◆ What to do:
In the listing below, find the line holding "fly_flap(right)" and the line holding "obj.parent = empty". Write out those two lines and all lines between, exactly, and nothing more.

------ Provided material ------

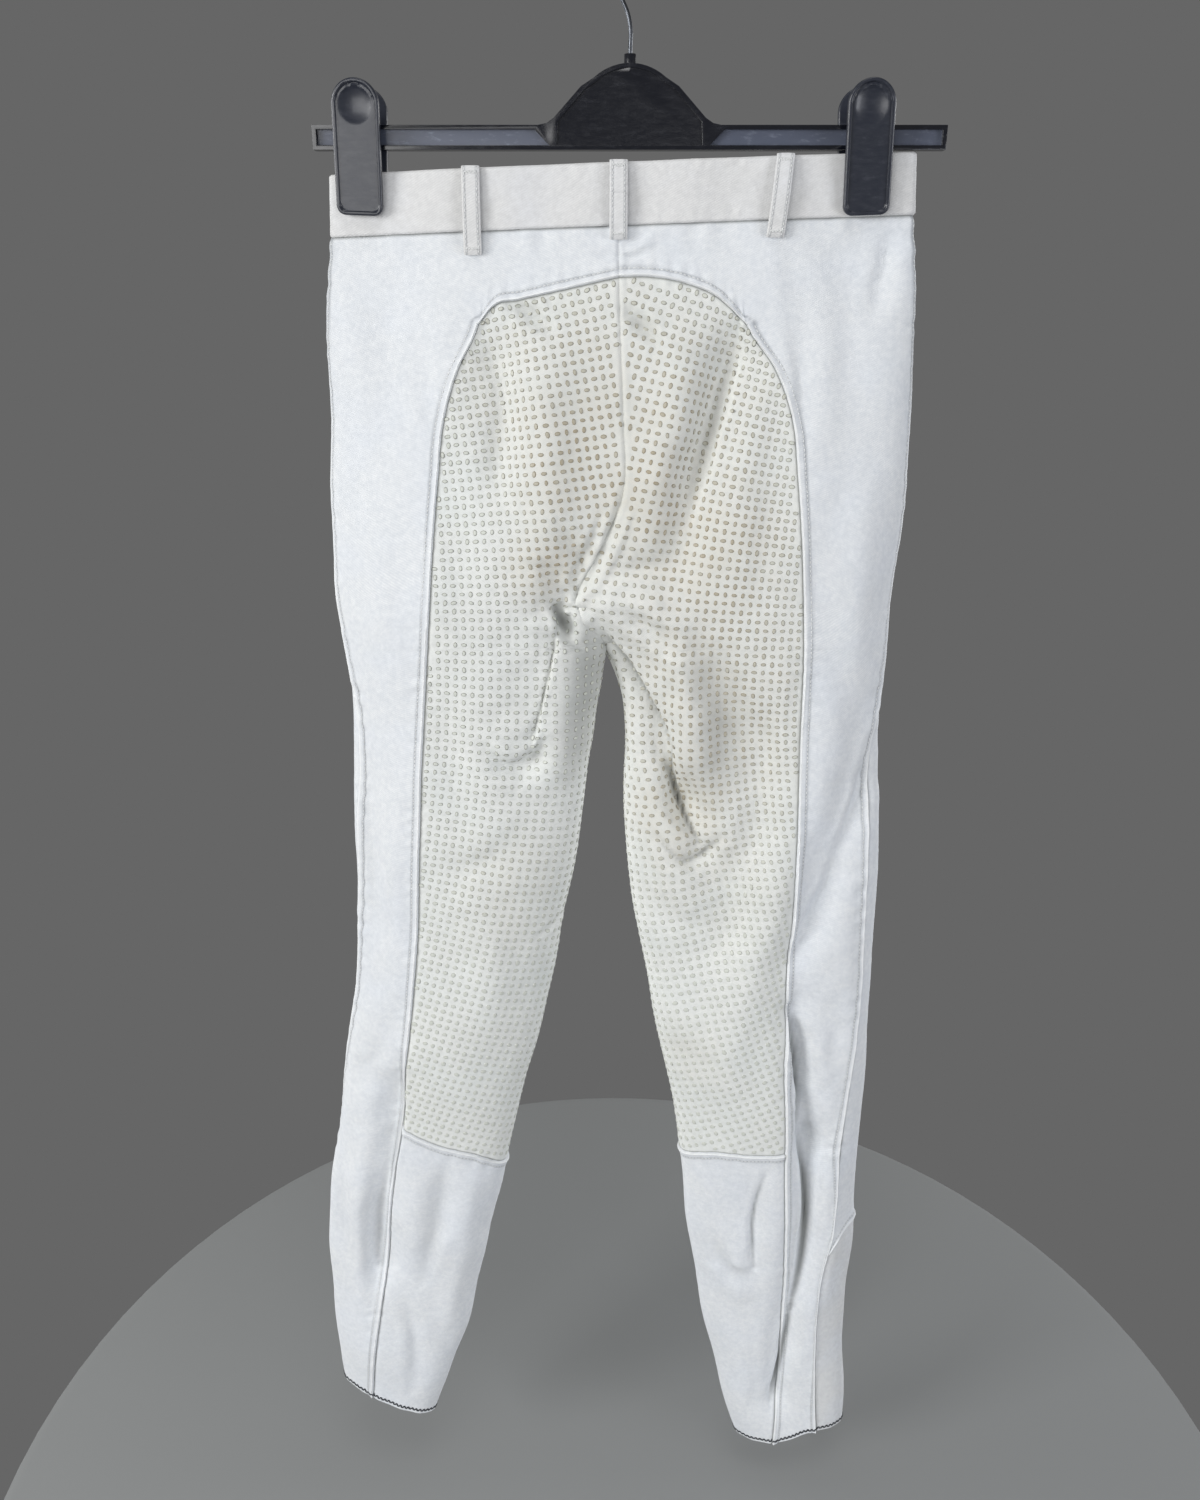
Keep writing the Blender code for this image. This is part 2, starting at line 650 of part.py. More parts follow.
def bar_outline(inset):
    """Bar with the bell on top of it, inset all round."""
    bell = bell_half(inset)
    left_bell = [(-x, z) for x, z in reversed(bell[:-1])]
    right = BAR_HALF_LENGTH - inset
    corners = [(-right, BAR_TOP - inset), (-right, BAR_BOTTOM + inset), (right, BAR_BOTTOM + inset),
               (right, BAR_TOP - inset)]
    return corners + bell + left_bell


def slot_outline(side):
    """Recess of one arm of the bar, ending in a slanting step beside the centre plate."""
    far = side * (BAR_HALF_LENGTH - BAR_RIM)
    low = BAR_BOTTOM + BAR_RIM
    high = BAR_TOP - BAR_RIM
    return [(far, low), (side * 44.0, low), (side * 52.0, high), (far, high)]


def plate_outline():
    """Shallow recess of the centre plate."""
    bell = [(x, z) for x, z in bell_half(BAR_RIM) if x < 40.0]
    low = BAR_BOTTOM + BAR_RIM
    return [(-40.0, low), (40.0, low)] + bell + [(-x, z) for x, z in reversed(bell[:-1])]


def hanger_bar():
    """Moulded bar: a block with a recess in each arm and in the plate, on both sides, and a collar."""
    bar = add_object("hanger_bar", prism("hanger_bar", bar_outline(0.0), BAR_HALF_DEPTH), BLACK_PLASTIC)
    tools = []
    for face in (-1, 1):
        for side in (-1, 1):
            mesh = prism("slot", slot_outline(side), BAR_RECESS, face * BAR_HALF_DEPTH)
            tools.append(cutter("slot", mesh))
        mesh = prism("plate_recess", plate_outline(), PLATE_RECESS, face * BAR_HALF_DEPTH)
        tools.append(cutter("plate_recess", mesh))
    cut(bar, tools)
    model = bmesh.new()
    height = COLLAR_TOP - PLATE_TOP + 4.0
    bmesh.ops.create_cone(model, cap_ends=True, segments=20, radius1=COLLAR_RADIUS * MM,
                          radius2=COLLAR_RADIUS * MM, depth=height * MM)
    bmesh.ops.translate(model, verts=model.verts, vec=Vector((0, 0, COLLAR_TOP - height / 2)) * MM)
    cut(bar, [cutter("collar", mesh_from_bmesh("collar", model))], "UNION")
    return bar


def hook_points():
    """Centre line of the wire: up from the collar, over to the left, round the rail and down."""
    centre_z = WIRE_RADIUS - HOOK_RADIUS
    shank = [(0.0, COLLAR_TOP + SEAM_GAP), (0.0, HOOK_BEND_Z), (-1.2, HOOK_BEND_Z + 5.5),
             (-4.5, HOOK_BEND_Z + 12.6)]
    bend = arc(0.0, centre_z, HOOK_RADIUS, 222, -18, 22)
    return shank + bend


def hook():
    """Steel wire hook, a mesh made from a round wire on its centre line."""
    curve = bpy.data.curves.new("hook_wire", "CURVE")
    curve.dimensions = "3D"
    curve.bevel_depth = WIRE_RADIUS * MM
    curve.bevel_resolution = 2
    curve.use_fill_caps = True
    spline = curve.splines.new("POLY")
    points = hook_points()
    spline.points.add(len(points) - 1)
    for point, (x, z) in zip(spline.points, points):
        point.co = (x * MM, 0.0, z * MM, 1.0)
    wire = bpy.data.objects.new("hook_wire", curve)
    bpy.data.collections["cutters"].objects.link(wire)
    depsgraph = bpy.context.evaluated_depsgraph_get()
    mesh = bpy.data.meshes.new_from_object(wire.evaluated_get(depsgraph))
    bpy.data.objects.remove(wire)
    model = bmesh.new()
    model.from_mesh(mesh)
    bmesh.ops.remove_doubles(model, verts=model.verts, dist=0.00001)
    return add_object("hook", mesh_from_bmesh("hook", model), SPRING_STEEL)


def lever_outline(inset):
    """Clip lever seen from behind, about its jaw's middle at the origin: round top, soft lower corners."""
    half = CLIP_WIDTH / 2 - inset
    corner = 5.0 - inset * 0.5
    top = arc(0.0, CLIP_HEIGHT - CLIP_WIDTH / 2, half, 0, 180, 14)
    lower_left = arc(-half + corner, inset + corner, corner, 180, 270, 4)
    lower_right = arc(half - corner, inset + corner, corner, 270, 360, 4)
    return top + lower_left + lower_right


def clip(name, x, jaw_gap, roll):
    """Two levers that close on the waistband below the bar, and the spring that goes over the bar.

    jaw_gap is a lever's inner face from the cloth's mid-plane, at the jaw.
    """
    jaw = Vector((x, 0.0, CLIP_TOP - CLIP_HEIGHT)) * MM
    for label, face in (("outer", -1), ("inner", 1)):
        lever = add_object(f"{name}_{label}_lever", prism("lever", lever_outline(0.0), CLIP_WALL / 2),
                           BLACK_PLASTIC)
        recess = cutter("lever_recess", prism("lever_recess", lever_outline(CLIP_RIM), CLIP_RECESS,
                                              face * CLIP_WALL / 2))
        model = bmesh.new()
        bmesh.ops.create_uvsphere(model, u_segments=20, v_segments=12, radius=THUMB_RADIUS * MM)
        away = CLIP_WALL / 2 - CLIP_RECESS + THUMB_RADIUS - 1.6
        centre = Vector((0.0, face * away, CLIP_HEIGHT - CLIP_WIDTH / 2)) * MM
        bmesh.ops.translate(model, verts=model.verts, vec=centre)
        thumb = cutter("thumb_dimple", mesh_from_bmesh("thumb_dimple", model))
        cut(lever, [recess, thumb])
        lean = Matrix.Rotation(math.radians(-face * CLIP_LEAN), 4, "X")
        turn = Matrix.Rotation(math.radians(roll), 4, "Y")
        off = Vector((0.0, face * (jaw_gap + CLIP_WALL / 2), 0.0)) * MM
        place = Matrix.Translation(jaw + off) @ turn @ lean
        for obj in (lever, recess, thumb):
            obj.matrix_world = place
    clip_spring(name + "_spring", x, jaw_gap)


def clip_spring(name, x, jaw_gap):
    """Steel strip bent over the bar, with its feet just inside the levers."""
    foot = BAR_BOTTOM + 1.0
    rise = foot - (CLIP_TOP - CLIP_HEIGHT)
    outer_radius = jaw_gap + rise * math.tan(math.radians(CLIP_LEAN)) - 0.7
    inner_radius = outer_radius - SPRING_WALL
    centre = BAR_TOP - 3.0
    outside = [(-outer_radius, foot)] + arc(0.0, centre, outer_radius, 180, 0, 10) + [(outer_radius, foot)]
    inside = [(inner_radius, foot)] + arc(0.0, centre, inner_radius, 0, 180, 10)
    inside += [(-inner_radius, foot)]
    mesh = prism(name, outside + inside, SPRING_WIDTH / 2)
    mesh.transform(Matrix.Translation(Vector((x, 0.0, 0.0)) * MM) @ Matrix.Rotation(math.pi / 2, 4, "Z"))
    return add_object(name, mesh, SPRING_STEEL)


def clear_scene():
    for obj in list(bpy.data.objects):
        bpy.data.objects.remove(obj)
    for name in ("riding_breeches", "cutters"):
        bpy.context.scene.collection.children.link(bpy.data.collections.new(name))


def main():
    clear_scene()
    left = Half("left", -1, LEFT_SECTIONS, LEFT_SEAMS, (LEFT_ARCH, LEFT_CUFF, LEFT_ANKLE, LEFT_HEM))
    right = Half("right", 1, RIGHT_SECTIONS, RIGHT_SEAMS, (RIGHT_ARCH, RIGHT_CUFF, RIGHT_ANKLE, RIGHT_HEM))
    for half in (left, right):
        panels(half)
    band = Band((left, right))
    waistband(band)
    belt_loop("belt_loop_back_left", band, -87.0, True, drop=LOOP_DROP + 3.0)
    belt_loop("belt_loop_back_centre", band, -6.0, True, drop=LOOP_DROP - 2.0)
    belt_loop("belt_loop_back_right", band, 83.0, True, lean=4.0, bow=LOOP_BOW + 1.0)
    belt_loop("belt_loop_front_left", band, -80.0, False)
    belt_loop("belt_loop_front_right", band, 70.0, False)
    fly_flap(right)
    waist_button(band)
    hanger_bar()
    hook()
    clip("clip_left", -149.0, 5.8, 2.0)
    clip("clip_right", 131.0, 6.5, -2.0)


main()
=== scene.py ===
"""Looks of the full-seat riding breeches on their clip hanger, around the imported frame.

Lengths in the tables are in millimetres, and MM turns them to metres. The breeches are one smooth surface
for each half; every panel is a thin shell on it, with its folds, its lapped seams and its stitching. +Z is
up, the back of the breeches faces -Y and the wearer's right is +X.
"""
import logging
import math
from collections.abc import Callable, Sequence
from dataclasses import dataclass, field, fields
from enum import Enum

import bmesh
import bpy
import numpy as np
from mathutils import Matrix

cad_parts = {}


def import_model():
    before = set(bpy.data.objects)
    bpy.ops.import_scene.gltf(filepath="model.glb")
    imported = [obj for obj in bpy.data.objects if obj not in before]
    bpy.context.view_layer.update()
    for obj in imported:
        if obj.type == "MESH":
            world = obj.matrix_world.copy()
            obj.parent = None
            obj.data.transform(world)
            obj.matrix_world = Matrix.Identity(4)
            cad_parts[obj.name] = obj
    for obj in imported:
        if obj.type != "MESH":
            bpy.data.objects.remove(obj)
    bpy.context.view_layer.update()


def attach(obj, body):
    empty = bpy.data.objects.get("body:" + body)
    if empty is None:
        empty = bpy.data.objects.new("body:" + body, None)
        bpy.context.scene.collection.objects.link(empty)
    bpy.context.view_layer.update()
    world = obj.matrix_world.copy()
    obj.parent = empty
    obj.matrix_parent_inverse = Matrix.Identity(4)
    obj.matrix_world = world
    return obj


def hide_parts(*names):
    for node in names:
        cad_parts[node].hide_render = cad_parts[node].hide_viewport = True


LOG = logging.getLogger("breeches")
MM = 0.001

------

◆ Complete response:
    fly_flap(right)
    waist_button(band)
    hanger_bar()
    hook()
    clip("clip_left", -149.0, 5.8, 2.0)
    clip("clip_right", 131.0, 6.5, -2.0)


main()
=== scene.py ===
"""Looks of the full-seat riding breeches on their clip hanger, around the imported frame.

Lengths in the tables are in millimetres, and MM turns them to metres. The breeches are one smooth surface
for each half; every panel is a thin shell on it, with its folds, its lapped seams and its stitching. +Z is
up, the back of the breeches faces -Y and the wearer's right is +X.
"""
import logging
import math
from collections.abc import Callable, Sequence
from dataclasses import dataclass, field, fields
from enum import Enum

import bmesh
import bpy
import numpy as np
from mathutils import Matrix

cad_parts = {}


def import_model():
    before = set(bpy.data.objects)
    bpy.ops.import_scene.gltf(filepath="model.glb")
    imported = [obj for obj in bpy.data.objects if obj not in before]
    bpy.context.view_layer.update()
    for obj in imported:
        if obj.type == "MESH":
            world = obj.matrix_world.copy()
            obj.parent = None
            obj.data.transform(world)
            obj.matrix_world = Matrix.Identity(4)
            cad_parts[obj.name] = obj
    for obj in imported:
        if obj.type != "MESH":
            bpy.data.objects.remove(obj)
    bpy.context.view_layer.update()


def attach(obj, body):
    empty = bpy.data.objects.get("body:" + body)
    if empty is None:
        empty = bpy.data.objects.new("body:" + body, None)
        bpy.context.scene.collection.objects.link(empty)
    bpy.context.view_layer.update()
    world = obj.matrix_world.copy()
    obj.parent = empty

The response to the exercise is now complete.